PBI-Canada begins to plan for the COP26 climate summit in Scotland this November
The United Nations Conference of Parties (COP26) climate summit will take place this coming November 1-12 in Glasgow, Scotland.
Despite criticisms of the COP process, COP26 is seen as the crucial follow-up to the COP21 summit that took place in Paris in December 2015.
Under the Paris Agreement reached at COP21, countries committed to a long-term goal of limiting the global temperature increase to below 2C above pre-industrial levels and to pursue efforts to limit it even further to 1.5C.
It also included a clause in which countries agreed to ratchet up their emission reduction targets five years later at COP26.
COP26 was originally going to take place last October, but because of the pandemic has been postponed until this November.
Because of that delay, a Climate Ambition Summit was convened by the UN, United Kingdom and France this past December in which countries were expected to announce their strengthened emission reduction targets.
Seventy-five leaders announced new commitments, including the European Union pledge to reduce GHG emissions by at least 55% from 1990 levels by 2030 and the United Kingdom promise of a reduction of at least 68% by 2030.
Canada said it would strive for the upper end of a range of a 17.7 to 27.4% reduction by 2030 (32-40% below 2005 levels by 2030).
Tim Gore, head of climate policy at Oxfam, commented: “The Climate Ambition Summit lacked real ambition. World leaders must step up in the next 12 critical months to pull the world back from the brink of catastrophic climate change. Commitments to near-term emissions cuts are still insufficient to limit warming to the 1.5C Paris goal.”
Beyond climate change impacting human rights on a global scale, more specifically human rights defenders remain at profound risk.

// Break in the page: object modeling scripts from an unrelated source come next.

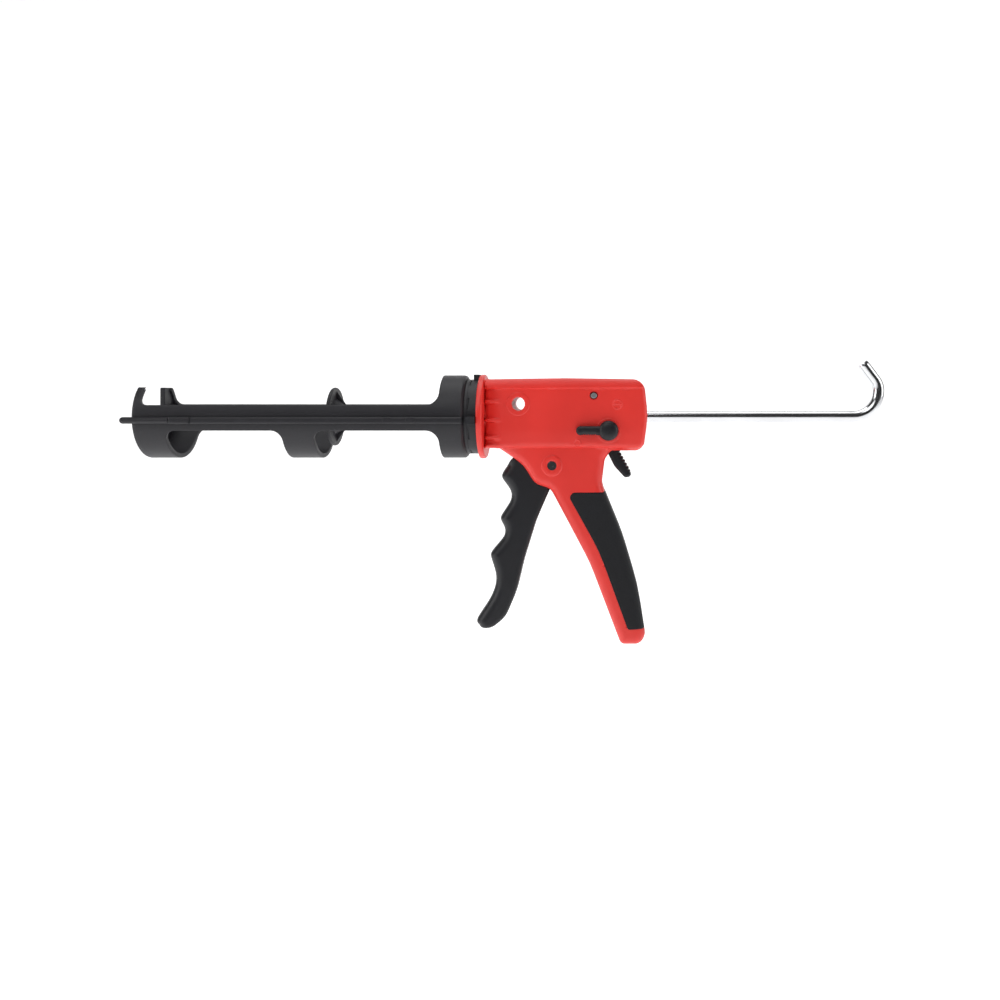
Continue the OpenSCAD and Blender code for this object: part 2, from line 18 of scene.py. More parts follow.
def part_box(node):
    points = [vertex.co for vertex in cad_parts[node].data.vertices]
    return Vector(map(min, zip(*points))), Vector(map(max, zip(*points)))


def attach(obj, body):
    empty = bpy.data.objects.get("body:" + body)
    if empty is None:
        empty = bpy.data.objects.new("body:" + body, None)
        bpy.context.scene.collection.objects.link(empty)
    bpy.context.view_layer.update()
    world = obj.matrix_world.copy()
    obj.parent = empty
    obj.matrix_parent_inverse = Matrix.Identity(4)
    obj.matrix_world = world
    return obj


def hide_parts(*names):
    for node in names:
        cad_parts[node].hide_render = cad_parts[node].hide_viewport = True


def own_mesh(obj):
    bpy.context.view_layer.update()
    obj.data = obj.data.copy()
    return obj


bl_info = {
    "name": "Caulking Gun",
    "version": (1, 0, 0),
    "blender": (4, 5, 0),
    "location": "View3D > Sidebar > Caulking Gun",
    "description": "Builds the visible shells, grip, cradle, rod and finishes of a hand caulking gun",
    "category": "Object",
}

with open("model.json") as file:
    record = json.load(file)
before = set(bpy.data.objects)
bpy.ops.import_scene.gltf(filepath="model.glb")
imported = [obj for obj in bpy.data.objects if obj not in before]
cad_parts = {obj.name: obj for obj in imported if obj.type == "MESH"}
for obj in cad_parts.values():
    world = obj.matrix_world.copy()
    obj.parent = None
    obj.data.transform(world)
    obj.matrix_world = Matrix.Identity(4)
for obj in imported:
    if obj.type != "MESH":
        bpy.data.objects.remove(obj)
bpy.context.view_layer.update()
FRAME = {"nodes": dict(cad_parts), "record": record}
MM = 0.001


def span(node):
    """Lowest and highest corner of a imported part, in millimetres."""
    low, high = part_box(node)
    return np.array(low) / MM, np.array(high) / MM


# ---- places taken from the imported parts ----

CRADLE_LOW = span("cradle")[0]
ROD_LOW = span("rod")[0]
DISC_LOW, DISC_HIGH = span("plunger")
LEVER_LOW = span("release_lever")[0]
DRIVE_LOW, DRIVE_HIGH = span("drive_spring")
BRAKE_LOW, BRAKE_HIGH = span("brake_spring")

ROD_NODES = [name for name in ("rod", "rod_hook") if name in FRAME["nodes"]]
PIVOT = (58.8, -33.3)
HANG = (36.0, 9.0)
STOP = (87.5, 14.7)
SELECTOR = (97.5, -9.1)
BODY_HW = 18.5
HAND_HW = 14.5
BORE_R = 21.0
NOSE_R = 23.0
FLANGE_X = (8.4, 12.6)
FLANGE_R = 29.3
HUB_ROOM_R = 12.5
BULKHEAD_X = (11.0, 24.0, 26.6)
RIB_Z = (-14.0, -2.0, 10.7)
RIB_END = 25.5
RIB_STEPS = (-1.6, -1.3, -1.0, -0.7, 0, 0.7, 1.0, 1.3, 1.6)
BUSH_R = 6.5
SLOT_HW = 9.3
TRIGGER_HW = 8.5
LEVER_GAP_HW = 6.3
GRIP_T = 1.8
SEAT_R = 25.6
CRADLE_R = 28.8
COLLAR_R = 25.9
COLLAR_BORE = 23.1
ROD_R = 4.0
SCREWS = [
    (45.0, 17.6), (107.5, 16.6), (31.4, -15.4), (77.0, -50.0), (98.4, -100.0), (111.19, -147.6),
]

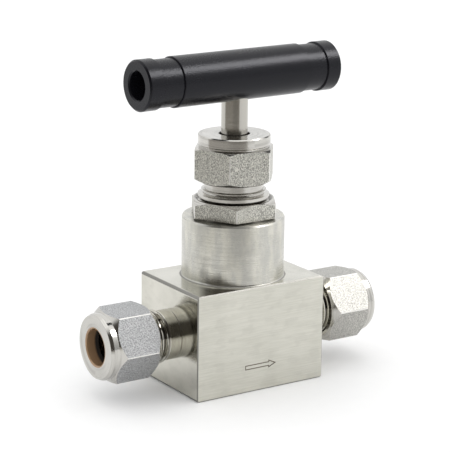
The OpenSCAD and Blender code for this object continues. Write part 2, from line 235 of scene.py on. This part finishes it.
# The inlet nut's flats: a cooler tone, and darker than the outlet nut's as painted shade
COOL_SHADED_FLAT = (0.55, 0.555, 0.56)
PALE_FLAT = (0.60, 0.59, 0.555)
WARM_FLAT = (0.72, 0.71, 0.65)

# Bores: brown where the ferrules' tint is reflected, and deep shade
BROWN = (0.33, 0.21, 0.12)
SHADE = (0.05, 0.045, 0.04)

STEM_STEEL = (0.50, 0.485, 0.445)
GLAND_STEEL = (0.60, 0.59, 0.56)
FERRULE_STEEL = (0.42, 0.33, 0.26)
LAPPED_ALLOY = (0.55, 0.55, 0.57)
BLACKENED = (0.12, 0.12, 0.125)

ON_PLANE = 0.97      # least lean of a normal that belongs to a flat face of the block
UPRIGHT = 0.12       # greatest lean along the axis of a normal that belongs to a hexagon's side


def body_material():
    """Bar stock: brushed front and back, milled ends and top, turned neck and tube ends."""
    g = Graph("bar_stock_steel", 1.0)
    neck = g.step(g.z, BLOCK_TOP + 0.2 * MM, SOFT_EDGE)
    ends = g.step(g.size(g.x), BLOCK_END + 0.1 * MM, SOFT_EDGE)
    block = g.times(g.flip(neck), g.flip(ends))
    lean_x, lean_y, lean_z = (g.size(part) for part in (g.nx, g.ny, g.nz))
    front = g.times(g.step(lean_y, ON_PLANE, 0.02), block)
    square = g.calc("MAXIMUM", g.calc("MAXIMUM", lean_x, lean_y), lean_z)
    # The block's bevelled edges, painted much darker than its faces, and rougher
    edge = g.times(g.flip(g.step(square, ON_PLANE, 0.02)), block)

    hair = g.noise((240.0, 8000.0, 8000.0), 3.0, 0.6)
    strands = g.noise((120.0, 3600.0, 3600.0))
    brushed = g.plus(g.times(hair, 0.6), g.times(strands, 0.4))
    milled = g.noise((2600.0, 90.0, 90.0), 3.0, 0.6)
    port = g.turning("x", PORT)
    end_lines = g.lathe_lines(port, 4000.0)
    neck_lines = g.lathe_lines(g.turning("z", STEM), 5000.0)
    lines = g.mix_value(neck, g.mix_value(ends, milled, end_lines), neck_lines)
    height = g.mix_value(front, g.times(lines, g.mix_value(neck, 1.0, 1.8)), brushed)
    g.bump(height, g.mix_value(front, 0.22, 0.15))

    cloud = g.noise((110.0, 110.0, 160.0), 3.0, 0.55)
    rough = g.mix_value(neck, g.mix_value(ends, 0.14, 0.08), 0.21)
    rough = g.mix_value(edge, g.mix_value(front, rough, 0.34), 0.5)
    rough = g.plus(rough, g.sway(cloud, 0.12))
    g.set("Roughness", g.plus(rough, g.sway(height, 0.22), clamp=True))

    patches = g.noise((230.0, 230.0, 420.0))
    mottle = g.noise((420.0, 420.0, 110.0), 3.0, 0.6)
    rings = g.lathe_lines(port, 900.0)
    # Painted shade in the thread roots of the tube ends
    painted_root_shade = g.times(g.flip(g.step(port.radius, THREAD_MIDDLE, THREAD_EDGE)),
                    g.step(g.size(g.x), THREAD_START, SOFT_EDGE))
    worn = g.times(g.times(ends, g.flip(neck)), g.step(rings, 0.52, 0.1))
    facing = g.step(g.times(g.ny, -1.0), 0.9, 0.1)
    sunk = g.times(g.step(g.y, FRONT_FACE + 0.04 * MM, 0.03 * MM), g.times(facing, block))
    streaks = g.mix_colour(g.step(brushed, 0.5, 0.16), STREAK_DARK, STREAK_LIGHT)
    g.set("Base Color", g.glaze(
        g.mix_colour(g.step(cloud, 0.5, 0.35), BAR_LIGHT, BAR_DARK),
        (front, 0.55, streaks),
        (g.step(patches, 0.58, 0.1), 0.25, BAR_PATCH),
        (edge, 0.9, BAR_EDGE),
        (painted_root_shade, 0.8, THREAD_ROOT_SHADE),
        (worn, 0.15, END_RINGS),
        (g.times(neck, g.step(mottle, 0.5, 0.2)), 0.6, NECK_MOTTLE),
        (sunk, 1.0, ARROW)))
    return g


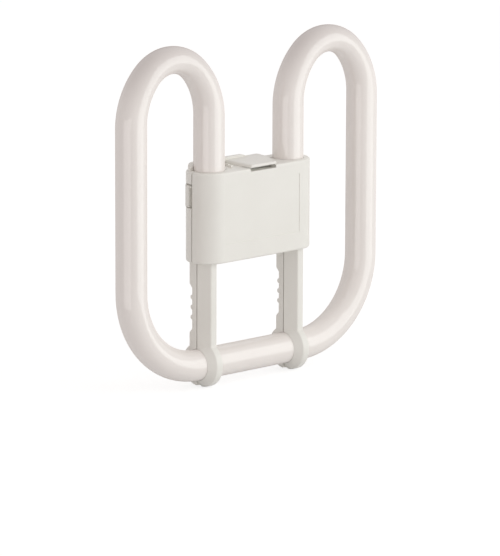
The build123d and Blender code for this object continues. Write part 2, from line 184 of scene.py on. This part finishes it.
class Recipe:
    """A node tree under construction."""

    def __init__(self, tree):
        self.tree = tree

    def node(self, kind, settings, inputs, output=0):
        """Adds a node: its settings first, then its sockets' values or links."""
        made = self.tree.nodes.new(kind)
        for name, value in settings.items():
            setattr(made, name, value)
        for name, value in inputs.items():
            self.feed(made.inputs[name], value)
        return Output(self, made.outputs[output])

    def feed(self, socket, value):
        """Links an output to a socket, or sets it to a value: three numbers for a colour."""
        if isinstance(value, Output):
            self.tree.links.new(value.socket, socket)
        elif socket.type == "RGBA":
            socket.default_value = (*value, 1.0)
        else:
            socket.default_value = value

    def mix(self, factor, low, high):
        """A colour that is low where the factor is 0 and high where it is 1."""
        return self.node(
            "ShaderNodeMix", {"data_type": "RGBA"}, {"Factor": factor, "A": low, "B": high}, "Result"
        )

    def background_rays(self):
        """1 for rays that show the background: straight from the camera, in gloss or through glass."""
        camera, gloss, glass = (
            self.node("ShaderNodeLightPath", {}, {}, f"Is {ray} Ray")
            for ray in ("Camera", "Glossy", "Transmission")
        )
        return camera.or_more(gloss).or_more(glass)


class Finish(Recipe):
    """A material under construction, with its Principled shader."""

    def __init__(self, name, **constants):
        self.material = bpy.data.materials.new(name)
        self.material.use_nodes = True
        super().__init__(self.material.node_tree)
        self.shader = self.tree.nodes["Principled BSDF"]
        self.place = self.node("ShaderNodeTexCoord", {}, {}, "Object")
        self.vary(**constants)

    def axis(self, name):
        """One coordinate of the place on the object, in metres."""
        return self.node("ShaderNodeSeparateXYZ", {}, {"Vector": self.place}, name)

    def noise(self, size, detail=2.0, squash=(1, 1, 1)):
        """Soft noise whose features are about this many metres across, and flatter along a squashed axis."""
        spread = self.node("ShaderNodeMapping", {}, {"Vector": self.place, "Scale": squash})
        return self.node(
            "ShaderNodeTexNoise",
            {},
            {"Vector": spread, "Scale": 1 / size, "Detail": detail, "Roughness": 0.5},
        )

    def bump(self, height, depth):
        """A surface raised by a height of 0 to 1, this many metres deep."""
        return self.node("ShaderNodeBump", {}, {"Height": height, "Distance": depth, "Strength": 1.0})

    def vary(self, **sockets):
        """Feeds values or outputs to the shader's sockets, and returns the material."""
        for name, value in sockets.items():
            self.feed(self.shader.inputs[name.replace("_", " ")], value)
        return self.material


def painted_shade_on_bends(finish):
    """1 along the outer side of both crowns, where shade is painted on the coating, and 0 elsewhere."""
    height = finish.axis("Z")
    across = abs(finish.axis("X")) - BEND_X
    above = height - (CROWN_Z - CROWN_R)
    reach = (across * across + above * above) ** 0.5
    return reach.step(CROWN_R - 0.5 * TUBE_R, CROWN_R + TUBE_R) * height.step(BEND_SHADE_FROM_Z, BEND_SHADE_TO_Z)


def coated_glass():
    """White powder coating seen through a glossy glass wall, with painted shade on the outer side and tops of
    the bends.
    """
    finish = Finish("coated_glass", Specular_IOR_Level=0.0, Coat_Roughness=0.04, Coat_IOR=1.58)
    cloud = finish.noise(size=0.03, detail=3.0)
    grain = finish.noise(size=0.0006)
    mottling = cloud * CLOUD_SHARE + grain * (1 - CLOUD_SHARE)
    full = finish.mix(mottling, low=COATING_DARK, high=COATING_LIGHT)
    # Painted shade: the coating's colour turns greyer outside the bends, most on their tops
    colour = finish.mix(painted_shade_on_bends(finish), low=full, high=PAINTED_BEND_SHADE)
    slant = finish.node("ShaderNodeLayerWeight", {}, {"Blend": 0.5}, "Facing")
    gloss = 1 - slant.step(low=0.5, high=0.85) * EDGE_GLOSS_LOSS
    return finish.vary(Base_Color=colour, Roughness=cloud * ROUGHNESS_SPREAD + 0.5, Coat_Weight=gloss)


def cap_plastic():
    """Warm white satin moulding with a fine spark texture."""
    finish = Finish("cap_plastic", IOR=1.5)
    cloud = finish.noise(size=0.02, detail=3.0)
    texture = finish.noise(size=0.0003, detail=3.0)
    return finish.vary(
        Base_Color=finish.mix(cloud, low=(0.80, 0.785, 0.74), high=(0.85, 0.84, 0.80)),
        Roughness=cloud * ROUGHNESS_SPREAD + 0.36,
        Normal=finish.bump(texture, depth=0.00001),
    )


def plain_metal(name, dark, light, roughness):
    """Turned or pressed metal with fine marks that run round the pins."""
    finish = Finish(name, Metallic=1.0)
    marks = finish.noise(size=0.0004, detail=3.0, squash=(1, 6, 1))
    return finish.vary(
        Base_Color=finish.mix(marks, low=dark, high=light),
        Roughness=marks * METAL_ROUGHNESS_SPREAD + roughness,
    )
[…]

Global Witness has documented that on average four land and environmental defenders have been killed every week since COP21. More than one-third of those fatal attacks have been against Indigenous land defenders and water protectors.
The United Nations has recognized the dangers faced by defenders.
The UN Human Rights Council passed this resolution explicitly calling for the protection of environmental human rights defenders due to the crucial role they play in protecting vital ecosystems and addressing climate change. You can also read more about the resolution from the International Service for Human Rights.
And yet, this language (and language more broadly about human rights) has not been reflected in the climate agreements reached at the COP summits.
COP26 in November provides a pivotal moment for countries to commit to protection measures for land defenders as part of an overall climate agreement that recognizes the urgency of climate breakdown and its impact on all human rights.
PBI-Canada and other PBI entities are currently planning on how to strategically intervene at COP26. We will be posting more on this as the year unfolds.